Safeguarding minister Jess Phillips has told Sky News that councils that believe they don’t have a problem with grooming gangs are “idiots” – as she denied Elon Musk influenced the decision to have a national inquiry on the subject.
The minister said: “I don’t follow Elon Musk’s advice on anything although maybe I too would like to go to Mars.
“Before anyone even knew Elon Musk’s name, I was working with the victims of these crimes.”
Mr Musk, then a close aide of US President Donald Trump, sparked a significant political row with his comments – with the Conservative Party and Reform UK calling for a new public inquiry into grooming gangs.
At the time, Ms Phillips denied a request for a public inquiry into child sexual exploitation in Oldham on the basis that it should be done at a local level.
But the government announced a national inquiry after Baroness Casey’s rapid audit on grooming gangs, which was published in June.
Asked if she thought there was, in the words of Baroness Casey, “over representation” among suspects of Asian and Pakistani men, Ms Phillips replied: “My own experience of working with many young girls in my area – yes there is a problem.
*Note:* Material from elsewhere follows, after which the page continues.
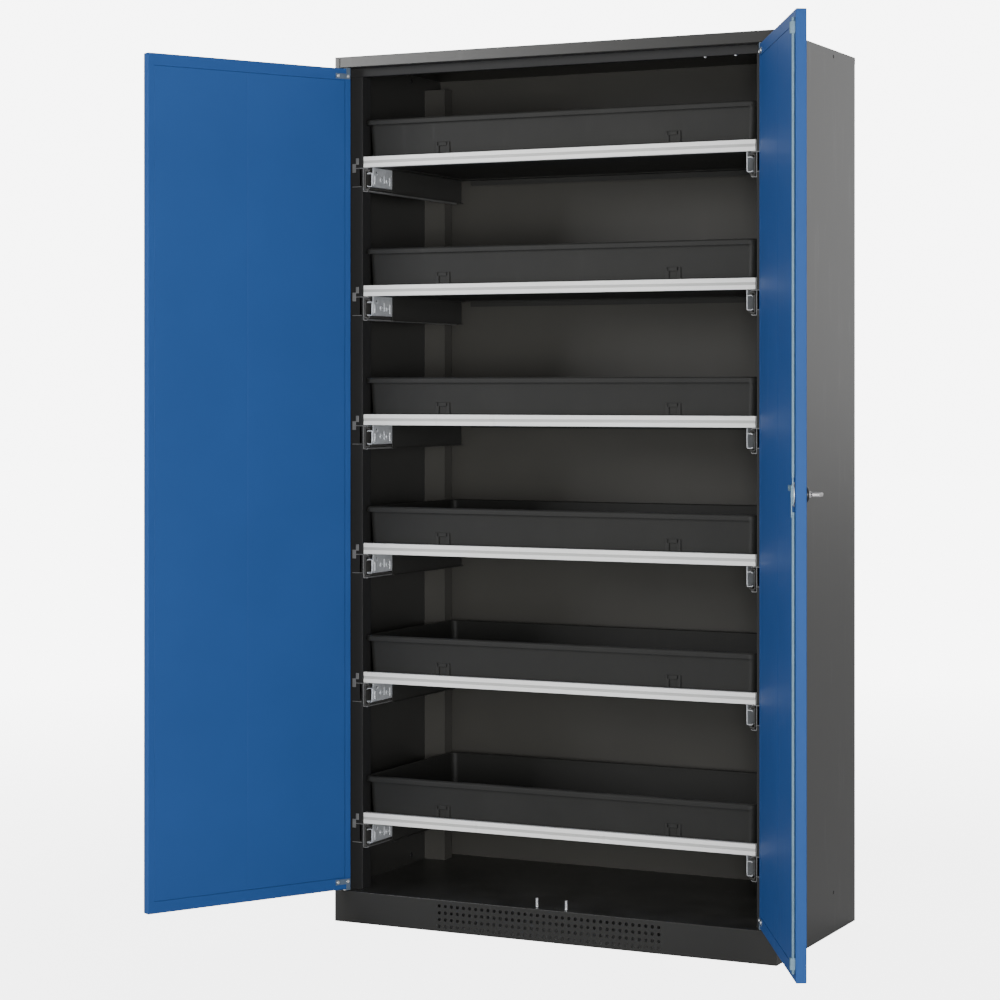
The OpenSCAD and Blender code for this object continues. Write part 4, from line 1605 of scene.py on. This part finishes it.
@dataclass
class SlideSet:
    """The three members of the telescopic slides, left and right, under one tray."""

    foot: float
    post_x: float = 472.5 * MM
    front: float = -228.5 * MM
    length: float = 444 * MM
    sheet: float = 1.5 * MM
    flange: float = 13 * MM
    web_step: float = 4.5 * MM
    width: float = 23 * MM
    drop: float = 28 * MM
    halves: Triple = (27 * MM, 21.5 * MM, 16 * MM)
    lip: float = 3.2 * MM
    bend: float = 2.6 * MM
    face_step: float = 2.5 * MM
    clip_bend: float = 0.5 * MM
    middle_inset: float = 1 * MM
    cage_length: float = 90 * MM
    cage_half: float = 2.6 * MM
    cage_strip: float = 0.5 * MM
    cage_bend: float = 0.35 * MM
    race: float = 1.95 * MM
    ball: float = 1.85 * MM
    pitch: float = 7.5 * MM
    bracket_length: float = 93 * MM
    bracket_drop: float = 40 * MM
    bracket_play: float = 0.6 * MM
    bracket_start: float = 3 * MM
    bracket_bend: float = 5 * MM
    bracket_slot: tuple[float, ...] = (51 * MM, 57 * MM, 33 * MM, 14 * MM)
    bracket_hole: Triple = (20 * MM, 12 * MM, 4.5 * MM)
    rib_rise: float = 1.6 * MM
    rib_bend: float = 1.3 * MM
    rib_ends: Point = (37 * MM, 18 * MM)

    def member(self, name: str, web: float, outward: int, half: float, inset: float = 0.0) -> Piece:
        """One roll-formed member on the right side: a web, two flanges and two ball-race lips.

        Args:
            name: The member's name.
            web: The web's outer plane.
            outward: 1 if the flanges reach to the right of the web, -1 if to the left.
            half: Half the member's height.
            inset: How much shorter it is at each end.

        Returns:
            The member.
        """
        middle = self.foot - self.drop
        tip = web + outward * self.flange
        path = [
            (tip, middle + half - self.lip),
            (tip, middle + half),
            (web, middle + half),
            (web, middle - half),
            (tip, middle - half),
            (tip, middle - half + self.lip),
        ]
        start, end = self.front + inset, self.front + self.length - inset
        return folded(name, path, Run.Y, start, end, self.bend, -self.sheet * outward)

    def outer(self) -> Piece:
        """The cabinet members, with the clips that hang them on the posts' faces."""
        member = self.member("outer", self.post_x, -1, self.halves[0])
        return on_both_sides(join("slide_outer", [member, *self.clips()]))

    def clips(self) -> list[Piece]:
        """The clips on the post's face, the bridge to the member and its turned front tab."""
        face, proud = self.front - self.face_step, self.sheet
        parts = []
        for inner, outer, low, high, ahead, behind in (
            (489.5, 498.0, -11.0, 8.5, face - proud, face),
            (482.0, 489.0, 7.0, 21.0, face - proud, face),
            (474.5, 498.0, -44.0, -42.4, face - proud, face),
            (471.0, 489.6, -2.4, -0.7, face - proud, self.front + 2 * MM),
            (470.7, 472.5, -52.0, -44.0, self.front, self.front + proud),
        ):
            clip = block(
                "clip",
                (inner * MM, ahead, self.foot + low * MM),
                (outer * MM, behind, self.foot + high * MM),
            )
            round_edges(clip, at_foot(1, ahead), self.clip_bend, 2)
            parts.append(clip)
        return parts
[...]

There are different parts of the country where the problem will look different, organised crime has different flavours across the board.
“But I have to look at the evidence… and the government reacts to the evidence.”
Ms Phillips also said the home secretary has written to all police chiefs telling them that data collection on ethnicity “has to change”, to ensure that it is always recorded, promising “we will legislate to change the way this [collection] is done if necessary”.
Operation Beaconport has since been established, led by the National Crime Agency (NCA), and will be reviewing more than 1,200 closed cases of child sexual exploitation.
Ms Phillips revealed that at least “five, six” councils have asked to be a part of the national review – and denounced councils that believed they don’t have a problem with grooming gangs as “idiots”.
“I don’t want [the inquiry] just to go over places that have already had inquiries and find things the Casey had already identified,” she said.
She confirmed that a shortlist for a chair has been drawn up, and she expects the inquiry to be finished within three years.
Ms Phillips’s comments come after she announced £426,000 of funding to roll out artificial intelligence tools across all 43 police forces in England and Wales to speed up investigations into modern slavery, child sex abuse and county lines gangs.
Some 13 forces have access to the AI apps, which the Home Office says have saved more than £20m and 16,000 hours for investigators.
The apps can translate large amounts of text in foreign languages and analyse data to find relationships between suspects.